His moronic refrain is that if you have a problem with America, “you can just leave.” Does he really think that Alexandria Ocasio-Cortez does not love this country? Or is that just what he thinks his cult of supporters want him to think? In the 1960s, right-wingers would chant, “America! Love it or leave it!” to civil rights marchers and anti-war protestors. The more rational reply was, “America! Love it and fix what’s broken!” I had a lot of fun ten years ago telling Tea Partiers, who where always complaining about President Obama, “America! Love it or leave it!” The irony sailed right over their thick skulls. It didn’t accomplish anything but it was fun.

I’ll admit the divisiveness can be fun. I can go all in for a good Facebook fight. But that only serves Trump and his Russian troll overlords. They want chaos. Remember when Jeb Bush called Trump the “chaos candidate”? Shocker: Jeb Bush was right. The antidote is political civility and unity. It was encouraging to see several Republicans sign on to the congressional condemnation of Trump’s most recent racist tirade. There may still be a shadow of a spine in the GOP. We need more of that. And just not unity in clapping back at the Dear Leader.

There is good research about political civility. It can happen. I know it seems impossible right now but we need to build bridges not walls. There’s a great Special AKA song from 1984 that goes, “If you’ve got a racist friend, now is the time for that friendship to end.” It’s wrong. As much as I want to unfriend people who blather about Trump not being racist (please stop), I want to keep them on board. Keep them engaged.

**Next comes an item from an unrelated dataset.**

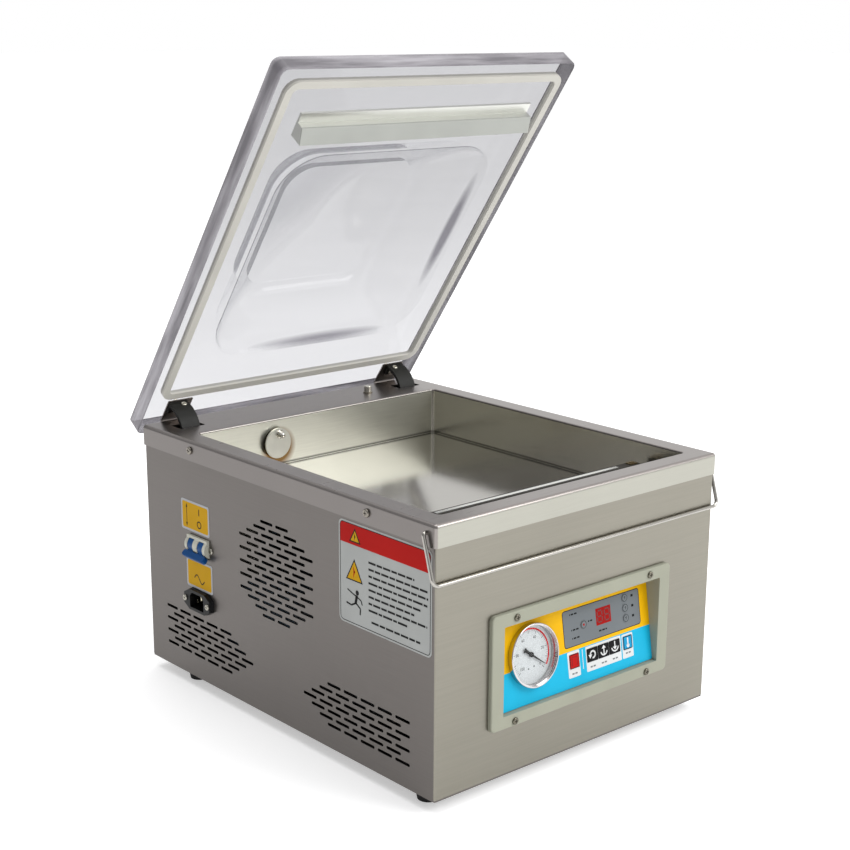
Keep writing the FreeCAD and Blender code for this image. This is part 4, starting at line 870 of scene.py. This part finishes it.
shell = skin("lid_slab_under", [under_loop, lip[0]], LID_CLEAR, smooth=False)
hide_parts("acrylic_lid")
skin("lid_slab_top", [top_loop, outer[0]], LID_CLEAR, smooth=False)
edge_loops = [under_loop, slab_loop(LID_UNDER + EDGE_CHAMFER), slab_loop(TOP - EDGE_CHAMFER), top_loop]
skin("lid_slab_edge", edge_loops, LID_EDGE, smooth=False)
skin("lid_dome_inner", lip + inner, DOME_CLEAR, cap=True)
skin("lid_dome_outer", outer, LID_CLEAR, cap=True)

# ---- assign finishes ----------------------------------------------------
for node, mat in FINISH.items():
    NODES[node].data.materials.clear()
    NODES[node].data.materials.append(mat)

# ---- studio -------------------------------------------------------------
world = bpy.data.worlds.new("studio")
scene.world = world
world.use_nodes = True
tree = world.node_tree
coord = tree.nodes.new("ShaderNodeTexCoord")
split = tree.nodes.new("ShaderNodeSeparateXYZ")
across = tree.nodes.new("ShaderNodeMapRange")
ramp = tree.nodes.new("ShaderNodeValToRGB")
across.inputs["From Min"].default_value = -1.0
ramp.color_ramp.elements[0].position = 0.30
ramp.color_ramp.elements[0].color = (0.42, 0.42, 0.43, 1)
ramp.color_ramp.elements[1].position = 0.62
ramp.color_ramp.elements[1].color = (1.0, 1.0, 1.0, 1)
tree.links.new(coord.outputs["Generated"], split.inputs["Vector"])
tree.links.new(split.outputs["X"], across.inputs["Value"])
tree.links.new(across.outputs["Result"], ramp.inputs["Fac"])
tree.links.new(ramp.outputs["Color"], tree.nodes["Background"].inputs["Color"])


def lamp(name, at, aim, size, power):
    """A rectangular studio lamp that looks at a point."""
    light = bpy.data.lights.new(name, "AREA")
    light.shape = "RECTANGLE"
    light.size = size[0]
    light.size_y = size[1]
    light.energy = power
    obj = bpy.data.objects.new(name, light)
    scene.collection.objects.link(obj)
    obj.location = at
    obj.rotation_euler = (Vector(aim) - Vector(at)).to_track_quat("-Z", "Y").to_euler()


LAMP_AIM = (0, 0, 0.2)
lamp("key", (1.4, -2.4, 2.2), LAMP_AIM, (2.0, 1.6), 60)
lamp("top", (0.0, 0.3, 3.0), LAMP_AIM, (3.0, 3.0), 50)

floor_mesh = bpy.data.meshes.new("floor")
FLOOR = 30.0
floor_corners = [(-FLOOR, -FLOOR, 0), (FLOOR, -FLOOR, 0), (FLOOR, FLOOR, 0), (-FLOOR, FLOOR, 0)]
floor_mesh.from_pydata(floor_corners, [], [(0, 1, 2, 3)])
floor = bpy.data.objects.new("floor", floor_mesh)
scene.collection.objects.link(floor)
g = Graph("floor_pale")
g.join(g.ramp(g.noise(3, 2), (0.80, 0.80, 0.80), (0.83, 0.83, 0.83)), g.bsdf.inputs["Base Color"])
g.set(Roughness=0.9, Emission_Color=(1, 1, 1, 1), Emission_Strength=0.42, Specular_IOR_Level=0.0)
floor_mesh.materials.append(g.mat)

# ---- camera -------------------------------------------------------------
deck_lo, deck_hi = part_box("deck_cover")
centre = Vector(((deck_lo[0] + deck_hi[0]) / 2, (deck_lo[1] + deck_hi[1]) / 2, 0))
AZIMUTH = math.radians(-40.78)
ELEVATION = math.radians(14.75)
ROLL = math.radians(0.15)
CAMERA_AT = Vector((-1.04693, -1.19687, 0.67560))     # from the deck's centre at floor height
back_dir = Vector((math.sin(AZIMUTH) * math.cos(ELEVATION), -math.cos(AZIMUTH) * math.cos(ELEVATION),
                   math.sin(ELEVATION)))
right_dir = Vector((math.cos(AZIMUTH), math.sin(AZIMUTH), 0))
up_dir = back_dir.cross(right_dir)
right_r = right_dir * math.cos(ROLL) + up_dir * math.sin(ROLL)
up_r = up_dir * math.cos(ROLL) - right_dir * math.sin(ROLL)
camera_data = bpy.data.cameras.new("camera")
camera_data.lens = 68.99
camera_data.sensor_width = 36.0
camera_data.shift_x = 0.0185
camera_data.shift_y = 0.0279
camera = bpy.data.objects.new("camera", camera_data)
scene.collection.objects.link(camera)
basis = Matrix((right_r, up_r, back_dir)).transposed().to_4x4()
camera.matrix_world = Matrix.Translation(centre + CAMERA_AT) @ basis
scene.camera = camera
scene.view_settings.view_transform = "Standard"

Find ways in. Free them from their bigotry. Bring them to the light side of the Force.

Karp_Davidson-WEB

THIRD – We need to remove Donald Trump by whatever constitutional means possible, including the ballot box. The damage this madman is causing our great nation will take generations to repair. 2020 can’t be about third parties and “voting your conscience.” Ross Perot is dead. There is too much at stake. Whoever the Democratic nominee is, you’re gonna have complaints. “He’s too old!” “She prosecuted too many people of color!” “I can’t pronounce his name!” Shut the fuck up. Get out your debit card and make a contribution. Put a bumper sticker on your Uber. Hold your nose and vote. There are kids in cages. If I meet a single “anarchist” in 2020 who tells me they are not voting because elections are bullshit, I will personally hand them over to their Russian troll puppetmasters. We need everyone, including frustrated Republicans and youth in Che Guevara t-shirts (Made in China, no doubt). We need the sophistics and the folks who never pay attention to politics. We need a massive rebuke of this very anti-American American president.

It’s not worth it to debate Trump’s racism. Too many credible people (Thank you, Don Lemon) have already done it. The question now is who are we as a nation? Are we going to tolerate a tinpot dictator who wants to make America Jim Crow again, or are we going to stand for the great promise of our country holds for all people in the world? You must choose.